Assessment of cabin noise contributing factors of a turbo-propeller airplane using EMD and SSA signal decomposition methods

Abstract

The acoustic signals throughout the cabin of a regional turbo-propeller driven airplane were measured during a cruise flight. To that end, the noise power at the front and rear of the cabin are obtained in the scale of one-third octave-band. Furthermore, the sound pressure signals are acquired at 5 positions within the cabin. In order to determine the noise characteristics and key contributing factors to the noise, the sound pressure signals are decomposed. For the first time, the signal decomposition methods of the Empirical Mode Decomposition (EMD) and Singular Spectrum Analysis (SSA) are implemented to the cabin noise signals. An attempt is made to recognize the physical sources of the noise components. The signal decomposition results show that the propellers generate the most significant part of the cabin noise.
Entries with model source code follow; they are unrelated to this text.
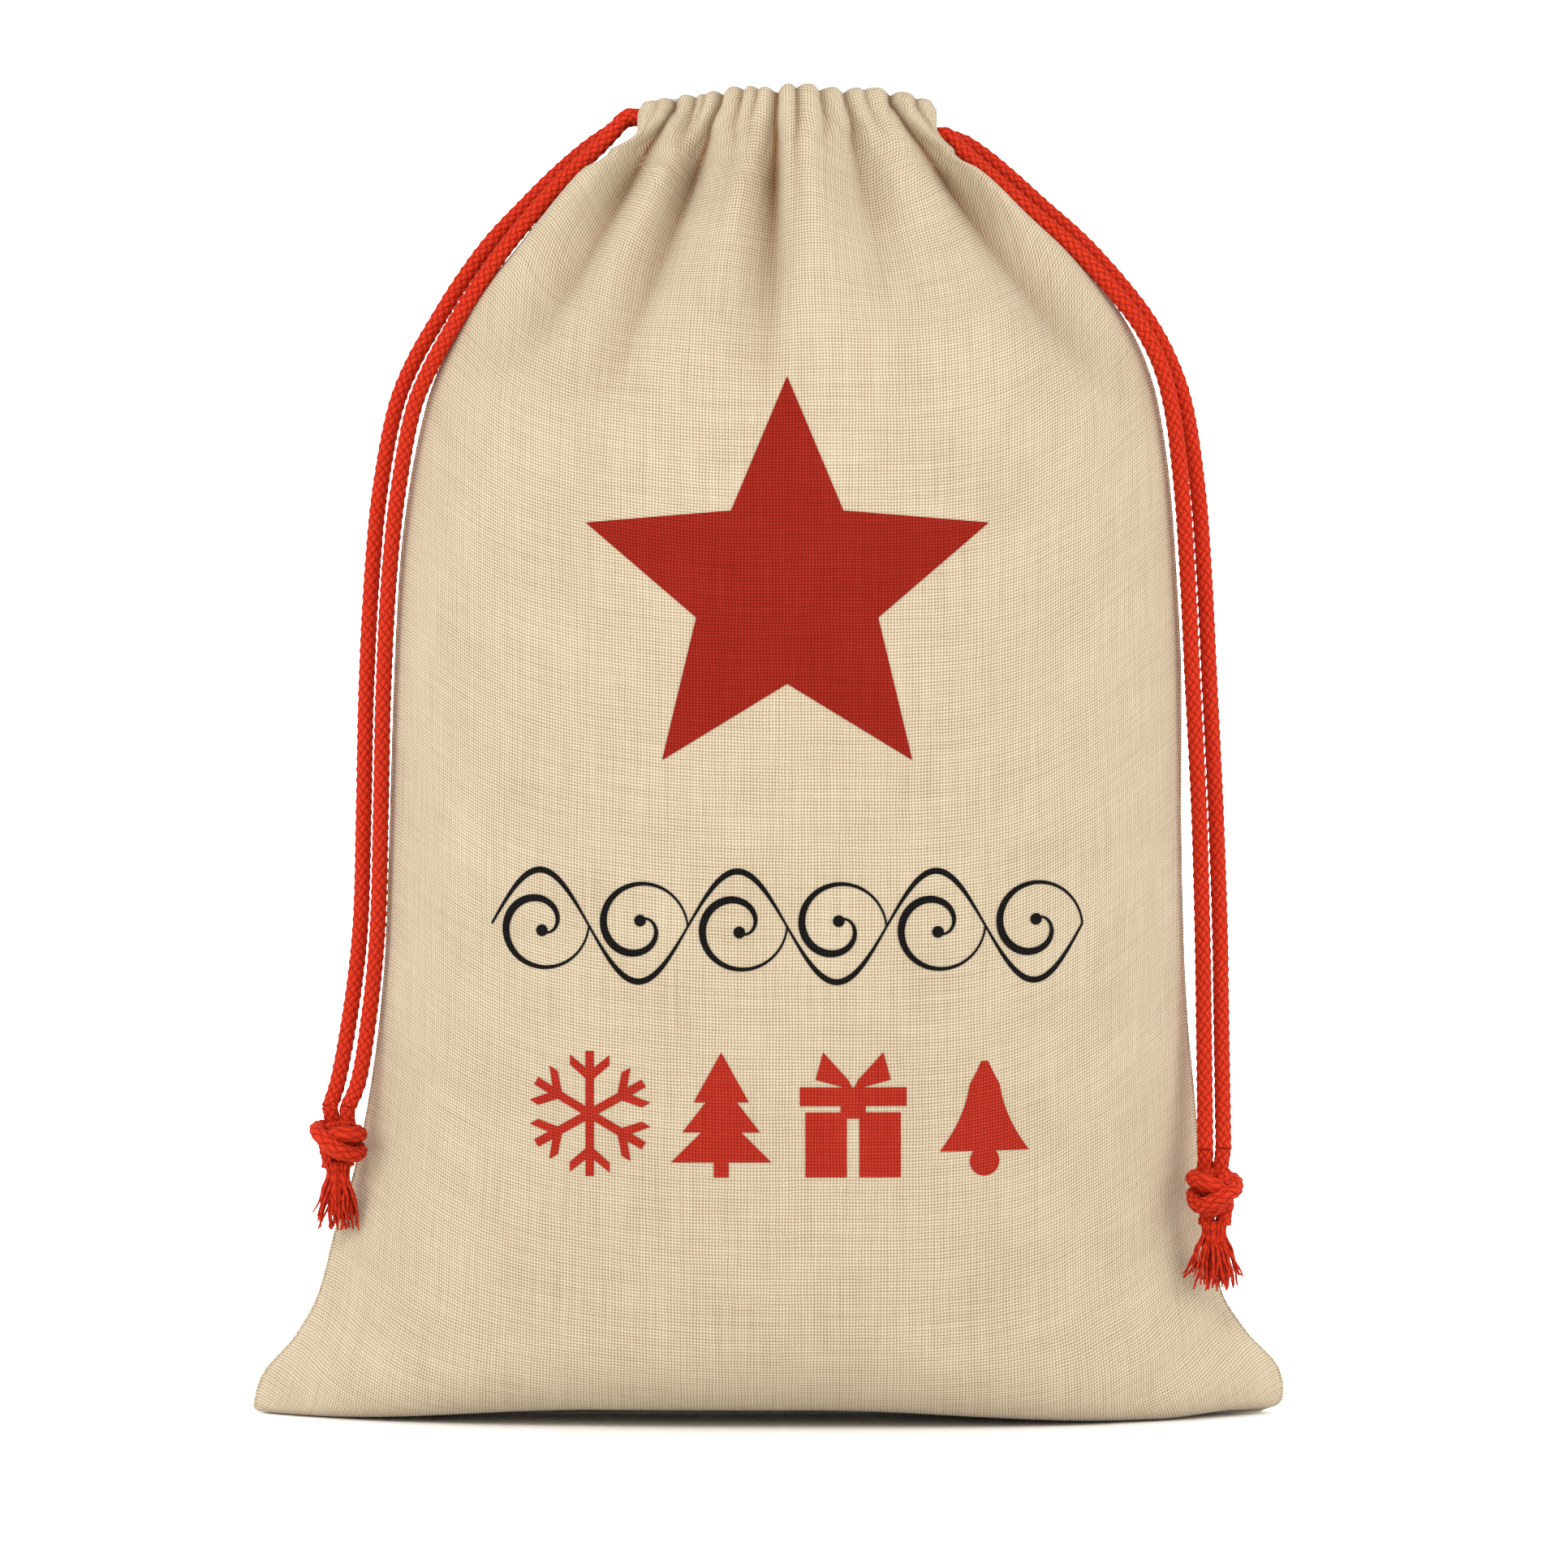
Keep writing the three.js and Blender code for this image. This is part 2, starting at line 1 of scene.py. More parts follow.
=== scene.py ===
"""A printed cloth gift sack with two red drawstrings, standing filled on a pale floor.

The sack is put together below in the order it is made: the drawstrings, their knots and tassels, the cloth
with its gathered hem, the seams, the printed inks, and then the floor and the light.
"""
import bpy
import math
import numpy as np
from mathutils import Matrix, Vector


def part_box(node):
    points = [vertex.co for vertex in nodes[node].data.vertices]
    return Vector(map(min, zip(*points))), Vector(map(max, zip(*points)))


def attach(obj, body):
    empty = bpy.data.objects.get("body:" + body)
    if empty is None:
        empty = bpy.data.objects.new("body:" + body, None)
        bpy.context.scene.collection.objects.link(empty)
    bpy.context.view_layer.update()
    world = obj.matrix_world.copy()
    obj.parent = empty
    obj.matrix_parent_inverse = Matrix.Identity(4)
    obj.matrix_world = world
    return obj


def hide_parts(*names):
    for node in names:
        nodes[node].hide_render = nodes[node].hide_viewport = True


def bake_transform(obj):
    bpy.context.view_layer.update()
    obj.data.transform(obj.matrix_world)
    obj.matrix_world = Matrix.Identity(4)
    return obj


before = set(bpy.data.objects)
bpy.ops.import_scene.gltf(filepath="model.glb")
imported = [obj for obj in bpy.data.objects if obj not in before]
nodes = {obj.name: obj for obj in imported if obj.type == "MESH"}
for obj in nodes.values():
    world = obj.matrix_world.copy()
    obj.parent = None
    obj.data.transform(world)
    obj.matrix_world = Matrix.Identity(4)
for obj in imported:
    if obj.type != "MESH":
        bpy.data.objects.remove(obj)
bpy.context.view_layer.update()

# ---------------------------------------------------------------- camera
# A long lens, a little above level, aimed at the middle of the sack's height.
camera_distance = 3.6
camera_rise = math.radians(1.4)
view_width = 0.7575
sensor_width = 36.0
aim = (0.0065, 0.0, 0.3045)
camera_data = bpy.data.cameras.new("camera")
camera_data.sensor_width = sensor_width
camera_data.lens = sensor_width * camera_distance / view_width
camera = bpy.data.objects.new("camera", camera_data)
camera.location = (aim[0], -camera_distance * math.cos(camera_rise),
                   aim[2] + camera_distance * math.sin(camera_rise))
camera.rotation_euler = (math.pi / 2 - camera_rise, 0.0, 0.0)
bpy.context.collection.objects.link(camera)
bpy.context.scene.camera = camera

# ---------------------------------------------------------------- drawstrings
# Each drawstring is soft 8 mm braided cotton, dyed scarlet. It runs round the neck inside the hem, and its
# two ends leave on the same side, hang down the side of the sack and are tied together.


def grid_piece(name, points, uv, ring=False, capped=False, flip=False):
    """A mesh on a grid of points; ring joins the last column to the first, capped closes both ends.

    Vertex (i, j) is points[i, j], and each face joins (i, j), (i, j+1), (i+1, j+1), (i+1, j).
    """
    rows, columns = points.shape[:2]
    index = np.arange(rows * columns).reshape(rows, columns)
    right = np.roll(index, -1, axis=1) if ring else index[:, 1:]
    left = index if ring else index[:, :-1]
    quads = np.stack([left[:-1], right[:-1], right[1:], left[1:]], axis=-1).reshape(-1, 4)
    if flip:
        quads = quads[:, ::-1]
    faces = quads.tolist()
    if capped:
        ends = [index[0][::-1].tolist(), index[-1].tolist()]
        faces += [end[::-1] for end in ends] if flip else ends
    mesh = bpy.data.meshes.new(name)
    mesh.from_pydata(points.reshape(-1, 3).tolist(), [], faces)
    layer = mesh.uv_layers.new(name="flat")
    corners = np.empty(len(mesh.loops), dtype=np.int64)
    mesh.loops.foreach_get("vertex_index", corners)
    flat = uv.reshape(-1, 2)[corners]
    if ring:
        turn = np.ptp(uv[..., 0]) * columns / (columns - 1)
        loops = np.arange(len(quads) * 4).reshape(-1, 4)
        wide = np.ptp(flat[loops][..., 0], axis=1) > turn / 2
        low = flat[loops][..., 0] < turn / 2
        flat[loops[wide[:, None] & low], 0] += turn
    layer.data.foreach_set("uv", flat.astype(np.float32).ravel())
    mesh.polygons.foreach_set("use_smooth", np.ones(len(mesh.polygons), dtype=bool))
    mesh.update()
    piece = bpy.data.objects.new(name, mesh)
    bpy.context.collection.objects.link(piece)
    return piece


def smooth_through(points, count):
    """Centripetal Catmull-Rom curve through the points, sampled at count places evenly along its length."""
    points = np.asarray(points, dtype=float)
    padded = np.vstack([2 * points[0] - points[1], points, 2 * points[-1] - points[-2]])
    steps = np.sqrt(np.linalg.norm(np.diff(padded, axis=0), axis=1))
    knots = np.concatenate([[0], np.cumsum(steps)])
    t = np.linspace(knots[1], knots[-2], 40 * len(points))
    k = np.clip(np.searchsorted(knots, t, side="right") - 1, 1, len(knots) - 3)
    t = t[:, None]
    t0, t1, t2, t3 = (knots[k + d][:, None] for d in (-1, 0, 1, 2))
    p0, p1, p2, p3 = (padded[k + d] for d in (-1, 0, 1, 2))
    a1 = (t1 - t) / (t1 - t0) * p0 + (t - t0) / (t1 - t0) * p1
    a2 = (t2 - t) / (t2 - t1) * p1 + (t - t1) / (t2 - t1) * p2
    a3 = (t3 - t) / (t3 - t2) * p2 + (t - t2) / (t3 - t2) * p3
    b1 = (t2 - t) / (t2 - t0) * a1 + (t - t0) / (t2 - t0) * a2
    b2 = (t3 - t) / (t3 - t1) * a2 + (t - t1) / (t3 - t1) * a3
    curve = (t2 - t) / (t2 - t1) * b1 + (t - t1) / (t2 - t1) * b2
    run = np.concatenate([[0], np.cumsum(np.linalg.norm(np.diff(curve, axis=0), axis=1))])
    even = np.linspace(0, run[-1], count)
    return np.stack([np.interp(even, run, curve[:, c]) for c in range(3)], axis=1), run[-1]


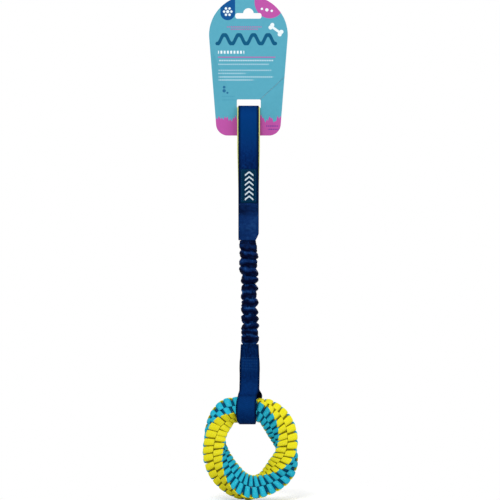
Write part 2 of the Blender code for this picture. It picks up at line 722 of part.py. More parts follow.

In addition to the base frequency of the propellers, their harmonics also play major roles in the acoustic signals. Some other components caused by the unbalanced propellers, and the structural and acoustic resonance are discovered in the noise signal. Finally, the noise level is studied throughout the cabin. The results demonstrate that the base frequency of the propellers and their harmonics have the highest noise pressures at the front of the cabin while the other components are high at the rear.